Wednesday, April 4, 2012


Upper left before chiseled and sweep, on the right after.
I know I have been too long in returning but please forgive me! I could use a million different good excuses but none of them are really that good. Anyway, I hope you enjoy learning a smidge about plowing on the farm!

Plowing up volunteer wheat~volunteer means it comes up from a previous crop.
Plowing is what farmers do to make a crop even better! It either prepares the soil for planting, spreads the moisture around, kills weeds, or keeps the dirt from blowing, just to name a few.  It is pretty continuous on the farm depending which crops are being grown and what the weather has been like. 

 For example, last year during the drought there was not much plowing going on but now that the rain is coming so are the weeds which means more plowing is needed to keep the weeds under control.
On the left is a weed ripped up from plowing.  See its roots. The one on the right is still nestled in the ground, growing bigger by the minute. 

Here comes a "Chisel and sweeps plow"! It is turning the soil over for a seed bed, and killing weeds.  The sweeps are behind the chisel and living up to their name, they sweep the ground making it smooth and level.  I think it is interesting to note that an inch and a half rain had occurred just a few days before.  It had been so dry the soil quickly absorbed the moisture. 

Can you smell the fresh dirt scent as this plow turns the soil over? (This country girl loves that smell!) There are many different plows for a variety of purposes. 

 Most plows serve more than one purpose and serve more than one type of crop.  The plow below is called a "Big Ox". I like to think it was so named after its predecessor--oxen.  They were used to pull plows before tractors.
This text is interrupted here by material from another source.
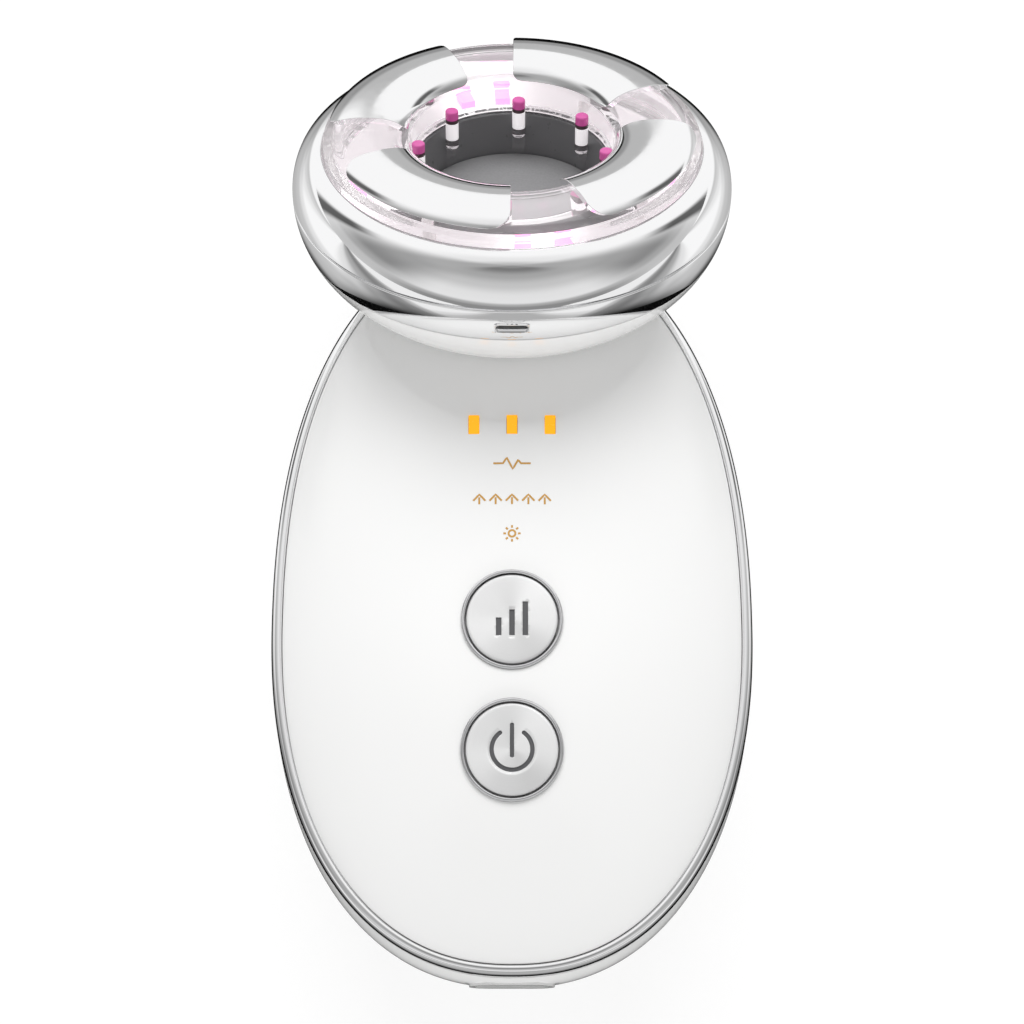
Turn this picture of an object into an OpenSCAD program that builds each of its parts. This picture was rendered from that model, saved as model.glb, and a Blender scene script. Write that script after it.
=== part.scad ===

This big boy is used to RIP the soil good and deep. This breaks the hardpan so the soil will be loosened up for the planted crop's roots to go down deep. (Sometimes that is where the moisture is when it has been dry.)

You can see how deep it ripped the soil here.  You can also see very little moisture in the underneath soil.  Thank the good Lord, we have been blessed with rain since this picture was taken.

Thanks for spending a little bit of your time with me today and don't forget to thank the Lord for your own blessings!